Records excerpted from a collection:
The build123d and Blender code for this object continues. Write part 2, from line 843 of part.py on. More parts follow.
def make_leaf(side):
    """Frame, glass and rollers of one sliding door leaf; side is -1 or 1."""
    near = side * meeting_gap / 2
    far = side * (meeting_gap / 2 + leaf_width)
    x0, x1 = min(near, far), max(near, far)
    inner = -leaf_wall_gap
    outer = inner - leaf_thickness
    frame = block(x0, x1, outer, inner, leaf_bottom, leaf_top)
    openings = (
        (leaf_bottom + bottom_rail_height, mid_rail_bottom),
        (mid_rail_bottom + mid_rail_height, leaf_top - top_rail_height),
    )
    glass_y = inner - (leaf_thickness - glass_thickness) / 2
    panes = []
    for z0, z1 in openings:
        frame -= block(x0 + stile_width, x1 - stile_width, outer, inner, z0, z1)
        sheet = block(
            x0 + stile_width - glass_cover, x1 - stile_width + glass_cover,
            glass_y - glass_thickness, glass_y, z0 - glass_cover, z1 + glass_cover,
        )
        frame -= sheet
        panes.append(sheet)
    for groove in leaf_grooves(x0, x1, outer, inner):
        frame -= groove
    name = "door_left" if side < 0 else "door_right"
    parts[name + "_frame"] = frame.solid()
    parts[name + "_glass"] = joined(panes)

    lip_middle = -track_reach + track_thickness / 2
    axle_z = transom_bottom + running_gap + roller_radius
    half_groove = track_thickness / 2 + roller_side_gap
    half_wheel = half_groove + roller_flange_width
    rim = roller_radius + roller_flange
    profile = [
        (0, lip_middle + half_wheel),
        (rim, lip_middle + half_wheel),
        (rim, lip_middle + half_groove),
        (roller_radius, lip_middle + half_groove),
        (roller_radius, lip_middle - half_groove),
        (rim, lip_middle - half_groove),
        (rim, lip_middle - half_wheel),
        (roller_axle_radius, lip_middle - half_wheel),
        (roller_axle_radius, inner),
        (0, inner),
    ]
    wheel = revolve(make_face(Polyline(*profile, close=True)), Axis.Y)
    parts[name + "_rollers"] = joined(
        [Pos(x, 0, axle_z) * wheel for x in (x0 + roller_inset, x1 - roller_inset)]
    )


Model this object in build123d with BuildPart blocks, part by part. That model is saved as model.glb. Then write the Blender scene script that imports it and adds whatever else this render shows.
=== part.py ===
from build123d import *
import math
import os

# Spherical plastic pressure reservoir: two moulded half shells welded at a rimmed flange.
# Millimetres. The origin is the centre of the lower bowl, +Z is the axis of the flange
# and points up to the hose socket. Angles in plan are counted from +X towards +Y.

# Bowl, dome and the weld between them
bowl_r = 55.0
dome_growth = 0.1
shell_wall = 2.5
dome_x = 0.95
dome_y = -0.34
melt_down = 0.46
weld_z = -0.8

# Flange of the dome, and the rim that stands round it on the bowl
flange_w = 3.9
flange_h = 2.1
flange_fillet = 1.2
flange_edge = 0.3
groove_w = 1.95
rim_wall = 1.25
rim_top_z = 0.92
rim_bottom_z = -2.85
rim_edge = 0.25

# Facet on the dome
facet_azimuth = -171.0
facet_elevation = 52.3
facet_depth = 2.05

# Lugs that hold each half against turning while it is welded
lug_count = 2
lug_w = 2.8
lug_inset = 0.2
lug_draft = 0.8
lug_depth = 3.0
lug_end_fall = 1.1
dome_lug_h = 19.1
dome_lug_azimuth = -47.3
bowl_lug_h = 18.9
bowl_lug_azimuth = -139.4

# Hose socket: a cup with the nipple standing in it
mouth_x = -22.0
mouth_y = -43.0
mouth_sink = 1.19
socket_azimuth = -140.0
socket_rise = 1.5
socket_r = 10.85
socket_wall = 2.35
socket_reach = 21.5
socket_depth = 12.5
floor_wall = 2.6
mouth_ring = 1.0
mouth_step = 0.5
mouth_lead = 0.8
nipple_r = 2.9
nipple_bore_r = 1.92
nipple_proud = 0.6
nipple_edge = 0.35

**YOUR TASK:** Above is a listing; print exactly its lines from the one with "Model this object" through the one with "bowl_lug_azimuth = -139.4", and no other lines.

**THE REPLY:**
Model this object in build123d with BuildPart blocks, part by part. That model is saved as model.glb. Then write the Blender scene script that imports it and adds whatever else this render shows.
=== part.py ===
from build123d import *
import math
import os

# Spherical plastic pressure reservoir: two moulded half shells welded at a rimmed flange.
# Millimetres. The origin is the centre of the lower bowl, +Z is the axis of the flange
# and points up to the hose socket. Angles in plan are counted from +X towards +Y.

# Bowl, dome and the weld between them
bowl_r = 55.0
dome_growth = 0.1
shell_wall = 2.5
dome_x = 0.95
dome_y = -0.34
melt_down = 0.46
weld_z = -0.8

# Flange of the dome, and the rim that stands round it on the bowl
flange_w = 3.9
flange_h = 2.1
flange_fillet = 1.2
flange_edge = 0.3
groove_w = 1.95
rim_wall = 1.25
rim_top_z = 0.92
rim_bottom_z = -2.85
rim_edge = 0.25

# Facet on the dome
facet_azimuth = -171.0
facet_elevation = 52.3
facet_depth = 2.05

# Lugs that hold each half against turning while it is welded
lug_count = 2
lug_w = 2.8
lug_inset = 0.2
lug_draft = 0.8
lug_depth = 3.0
lug_end_fall = 1.1
dome_lug_h = 19.1
dome_lug_azimuth = -47.3
bowl_lug_h = 18.9
bowl_lug_azimuth = -139.4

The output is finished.